Copy out all of the data below with no alterations.

**Recorded information**
****************************************

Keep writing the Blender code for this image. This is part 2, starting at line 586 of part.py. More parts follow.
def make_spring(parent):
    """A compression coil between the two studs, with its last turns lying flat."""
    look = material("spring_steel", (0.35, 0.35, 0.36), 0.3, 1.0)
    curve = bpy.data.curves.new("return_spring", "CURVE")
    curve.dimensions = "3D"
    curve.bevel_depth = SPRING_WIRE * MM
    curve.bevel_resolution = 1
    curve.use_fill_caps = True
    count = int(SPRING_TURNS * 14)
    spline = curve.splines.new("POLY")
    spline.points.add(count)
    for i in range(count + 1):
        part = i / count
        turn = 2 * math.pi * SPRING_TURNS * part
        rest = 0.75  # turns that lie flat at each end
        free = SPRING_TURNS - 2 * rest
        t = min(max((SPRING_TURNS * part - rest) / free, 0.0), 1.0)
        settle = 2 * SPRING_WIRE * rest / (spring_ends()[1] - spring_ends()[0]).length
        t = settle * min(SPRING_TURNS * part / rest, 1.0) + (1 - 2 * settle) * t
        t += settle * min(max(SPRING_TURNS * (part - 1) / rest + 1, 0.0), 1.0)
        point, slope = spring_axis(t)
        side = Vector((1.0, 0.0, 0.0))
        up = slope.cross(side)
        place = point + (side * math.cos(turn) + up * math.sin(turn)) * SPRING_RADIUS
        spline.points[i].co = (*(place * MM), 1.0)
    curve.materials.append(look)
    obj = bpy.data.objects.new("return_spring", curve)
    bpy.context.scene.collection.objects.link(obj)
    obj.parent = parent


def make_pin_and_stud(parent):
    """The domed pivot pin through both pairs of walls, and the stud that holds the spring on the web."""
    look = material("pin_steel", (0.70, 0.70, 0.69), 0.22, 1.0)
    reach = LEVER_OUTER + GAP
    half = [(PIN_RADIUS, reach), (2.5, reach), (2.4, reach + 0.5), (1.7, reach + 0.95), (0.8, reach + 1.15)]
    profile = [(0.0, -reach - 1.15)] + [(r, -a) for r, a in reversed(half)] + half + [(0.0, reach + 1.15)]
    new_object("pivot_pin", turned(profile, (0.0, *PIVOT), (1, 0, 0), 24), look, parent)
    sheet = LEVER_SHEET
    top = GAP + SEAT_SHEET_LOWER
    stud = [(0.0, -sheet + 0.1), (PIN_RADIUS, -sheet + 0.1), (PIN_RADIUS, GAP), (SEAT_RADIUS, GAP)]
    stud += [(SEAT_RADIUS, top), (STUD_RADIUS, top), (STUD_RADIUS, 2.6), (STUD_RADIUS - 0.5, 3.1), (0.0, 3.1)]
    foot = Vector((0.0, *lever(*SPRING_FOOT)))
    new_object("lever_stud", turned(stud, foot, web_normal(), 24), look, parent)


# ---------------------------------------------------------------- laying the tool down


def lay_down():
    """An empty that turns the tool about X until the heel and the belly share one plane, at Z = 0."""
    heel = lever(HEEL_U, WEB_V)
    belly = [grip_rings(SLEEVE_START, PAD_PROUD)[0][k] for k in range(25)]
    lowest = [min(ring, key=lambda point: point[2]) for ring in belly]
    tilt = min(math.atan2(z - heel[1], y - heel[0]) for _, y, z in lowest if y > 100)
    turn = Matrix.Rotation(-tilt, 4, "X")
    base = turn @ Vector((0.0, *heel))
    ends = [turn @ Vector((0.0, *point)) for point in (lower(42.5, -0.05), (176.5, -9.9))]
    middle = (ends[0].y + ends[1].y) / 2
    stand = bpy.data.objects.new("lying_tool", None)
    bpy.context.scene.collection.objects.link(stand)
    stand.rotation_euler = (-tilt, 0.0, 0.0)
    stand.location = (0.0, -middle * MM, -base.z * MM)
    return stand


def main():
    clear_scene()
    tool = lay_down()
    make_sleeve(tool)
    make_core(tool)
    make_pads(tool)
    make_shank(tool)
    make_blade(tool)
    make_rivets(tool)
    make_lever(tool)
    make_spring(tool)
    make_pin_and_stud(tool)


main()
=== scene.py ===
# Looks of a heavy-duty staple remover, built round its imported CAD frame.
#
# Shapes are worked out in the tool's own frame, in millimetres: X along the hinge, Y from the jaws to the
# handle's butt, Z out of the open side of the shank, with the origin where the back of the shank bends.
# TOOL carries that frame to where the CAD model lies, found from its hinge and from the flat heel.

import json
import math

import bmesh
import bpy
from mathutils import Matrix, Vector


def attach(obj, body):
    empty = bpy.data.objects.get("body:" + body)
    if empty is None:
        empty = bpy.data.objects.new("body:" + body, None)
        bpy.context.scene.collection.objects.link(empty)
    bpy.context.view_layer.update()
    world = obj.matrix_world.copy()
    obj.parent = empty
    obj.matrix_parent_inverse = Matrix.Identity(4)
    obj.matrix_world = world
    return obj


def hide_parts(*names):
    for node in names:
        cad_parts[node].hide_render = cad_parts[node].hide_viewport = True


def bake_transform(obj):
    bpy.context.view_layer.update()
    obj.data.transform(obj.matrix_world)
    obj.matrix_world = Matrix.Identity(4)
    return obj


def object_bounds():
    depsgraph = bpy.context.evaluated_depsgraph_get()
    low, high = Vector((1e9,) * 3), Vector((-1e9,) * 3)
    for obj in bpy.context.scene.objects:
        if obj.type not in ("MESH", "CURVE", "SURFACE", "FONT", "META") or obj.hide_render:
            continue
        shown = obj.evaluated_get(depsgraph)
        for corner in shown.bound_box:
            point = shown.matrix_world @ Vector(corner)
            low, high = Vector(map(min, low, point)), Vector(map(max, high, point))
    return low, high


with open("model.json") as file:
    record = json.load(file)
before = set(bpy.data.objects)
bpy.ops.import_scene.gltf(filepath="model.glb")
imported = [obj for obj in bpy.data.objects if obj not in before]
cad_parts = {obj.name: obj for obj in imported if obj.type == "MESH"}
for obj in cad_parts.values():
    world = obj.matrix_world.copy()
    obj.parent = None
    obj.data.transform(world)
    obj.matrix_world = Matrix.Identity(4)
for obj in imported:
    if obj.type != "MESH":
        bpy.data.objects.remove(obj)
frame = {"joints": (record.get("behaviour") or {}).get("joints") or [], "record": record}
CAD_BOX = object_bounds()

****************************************

**Answer to the task**
Keep writing the Blender code for this image. This is part 2, starting at line 586 of part.py. More parts follow.
def make_spring(parent):
    """A compression coil between the two studs, with its last turns lying flat."""
    look = material("spring_steel", (0.35, 0.35, 0.36), 0.3, 1.0)
    curve = bpy.data.curves.new("return_spring", "CURVE")
    curve.dimensions = "3D"
    curve.bevel_depth = SPRING_WIRE * MM
    curve.bevel_resolution = 1
    curve.use_fill_caps = True
    count = int(SPRING_TURNS * 14)
    spline = curve.splines.new("POLY")
    spline.points.add(count)
    for i in range(count + 1):
        part = i / count
        turn = 2 * math.pi * SPRING_TURNS * part
        rest = 0.75  # turns that lie flat at each end
        free = SPRING_TURNS - 2 * rest
        t = min(max((SPRING_TURNS * part - rest) / free, 0.0), 1.0)
        settle = 2 * SPRING_WIRE * rest / (spring_ends()[1] - spring_ends()[0]).length
        t = settle * min(SPRING_TURNS * part / rest, 1.0) + (1 - 2 * settle) * t
        t += settle * min(max(SPRING_TURNS * (part - 1) / rest + 1, 0.0), 1.0)
        point, slope = spring_axis(t)
        side = Vector((1.0, 0.0, 0.0))
        up = slope.cross(side)
        place = point + (side * math.cos(turn) + up * math.sin(turn)) * SPRING_RADIUS
        spline.points[i].co = (*(place * MM), 1.0)
    curve.materials.append(look)
    obj = bpy.data.objects.new("return_spring", curve)
    bpy.context.scene.collection.objects.link(obj)
    obj.parent = parent


def make_pin_and_stud(parent):
    """The domed pivot pin through both pairs of walls, and the stud that holds the spring on the web."""
    look = material("pin_steel", (0.70, 0.70, 0.69), 0.22, 1.0)
    reach = LEVER_OUTER + GAP
    half = [(PIN_RADIUS, reach), (2.5, reach), (2.4, reach + 0.5), (1.7, reach + 0.95), (0.8, reach + 1.15)]
    profile = [(0.0, -reach - 1.15)] + [(r, -a) for r, a in reversed(half)] + half + [(0.0, reach + 1.15)]
    new_object("pivot_pin", turned(profile, (0.0, *PIVOT), (1, 0, 0), 24), look, parent)
    sheet = LEVER_SHEET
    top = GAP + SEAT_SHEET_LOWER
    stud = [(0.0, -sheet + 0.1), (PIN_RADIUS, -sheet + 0.1), (PIN_RADIUS, GAP), (SEAT_RADIUS, GAP)]
    stud += [(SEAT_RADIUS, top), (STUD_RADIUS, top), (STUD_RADIUS, 2.6), (STUD_RADIUS - 0.5, 3.1), (0.0, 3.1)]
    foot = Vector((0.0, *lever(*SPRING_FOOT)))
    new_object("lever_stud", turned(stud, foot, web_normal(), 24), look, parent)


# ---------------------------------------------------------------- laying the tool down


def lay_down():
    """An empty that turns the tool about X until the heel and the belly share one plane, at Z = 0."""
    heel = lever(HEEL_U, WEB_V)
    belly = [grip_rings(SLEEVE_START, PAD_PROUD)[0][k] for k in range(25)]
    lowest = [min(ring, key=lambda point: point[2]) for ring in belly]
    tilt = min(math.atan2(z - heel[1], y - heel[0]) for _, y, z in lowest if y > 100)
    turn = Matrix.Rotation(-tilt, 4, "X")
    base = turn @ Vector((0.0, *heel))
    ends = [turn @ Vector((0.0, *point)) for point in (lower(42.5, -0.05), (176.5, -9.9))]
    middle = (ends[0].y + ends[1].y) / 2
    stand = bpy.data.objects.new("lying_tool", None)
    bpy.context.scene.collection.objects.link(stand)
    stand.rotation_euler = (-tilt, 0.0, 0.0)
    stand.location = (0.0, -middle * MM, -base.z * MM)
    return stand


def main():
    clear_scene()
    tool = lay_down()
    make_sleeve(tool)
    make_core(tool)
    make_pads(tool)
    make_shank(tool)
    make_blade(tool)
    make_rivets(tool)
    make_lever(tool)
    make_spring(tool)
    make_pin_and_stud(tool)


main()
=== scene.py ===
# Looks of a heavy-duty staple remover, built round its imported CAD frame.
#
# Shapes are worked out in the tool's own frame, in millimetres: X along the hinge, Y from the jaws to the
# handle's butt, Z out of the open side of the shank, with the origin where the back of the shank bends.
# TOOL carries that frame to where the CAD model lies, found from its hinge and from the flat heel.

import json
import math

import bmesh
import bpy
from mathutils import Matrix, Vector


def attach(obj, body):
    empty = bpy.data.objects.get("body:" + body)
    if empty is None:
        empty = bpy.data.objects.new("body:" + body, None)
        bpy.context.scene.collection.objects.link(empty)
    bpy.context.view_layer.update()
    world = obj.matrix_world.copy()
    obj.parent = empty
    obj.matrix_parent_inverse = Matrix.Identity(4)
    obj.matrix_world = world
    return obj


def hide_parts(*names):
    for node in names:
        cad_parts[node].hide_render = cad_parts[node].hide_viewport = True


def bake_transform(obj):
    bpy.context.view_layer.update()
    obj.data.transform(obj.matrix_world)
    obj.matrix_world = Matrix.Identity(4)
    return obj


def object_bounds():
    depsgraph = bpy.context.evaluated_depsgraph_get()
    low, high = Vector((1e9,) * 3), Vector((-1e9,) * 3)
    for obj in bpy.context.scene.objects:
        if obj.type not in ("MESH", "CURVE", "SURFACE", "FONT", "META") or obj.hide_render:
            continue
        shown = obj.evaluated_get(depsgraph)
        for corner in shown.bound_box:
            point = shown.matrix_world @ Vector(corner)
            low, high = Vector(map(min, low, point)), Vector(map(max, high, point))
    return low, high


with open("model.json") as file:
    record = json.load(file)
before = set(bpy.data.objects)
bpy.ops.import_scene.gltf(filepath="model.glb")
imported = [obj for obj in bpy.data.objects if obj not in before]
cad_parts = {obj.name: obj for obj in imported if obj.type == "MESH"}
for obj in cad_parts.values():
    world = obj.matrix_world.copy()
    obj.parent = None
    obj.data.transform(world)
    obj.matrix_world = Matrix.Identity(4)
for obj in imported:
    if obj.type != "MESH":
        bpy.data.objects.remove(obj)
frame = {"joints": (record.get("behaviour") or {}).get("joints") or [], "record": record}
CAD_BOX = object_bounds()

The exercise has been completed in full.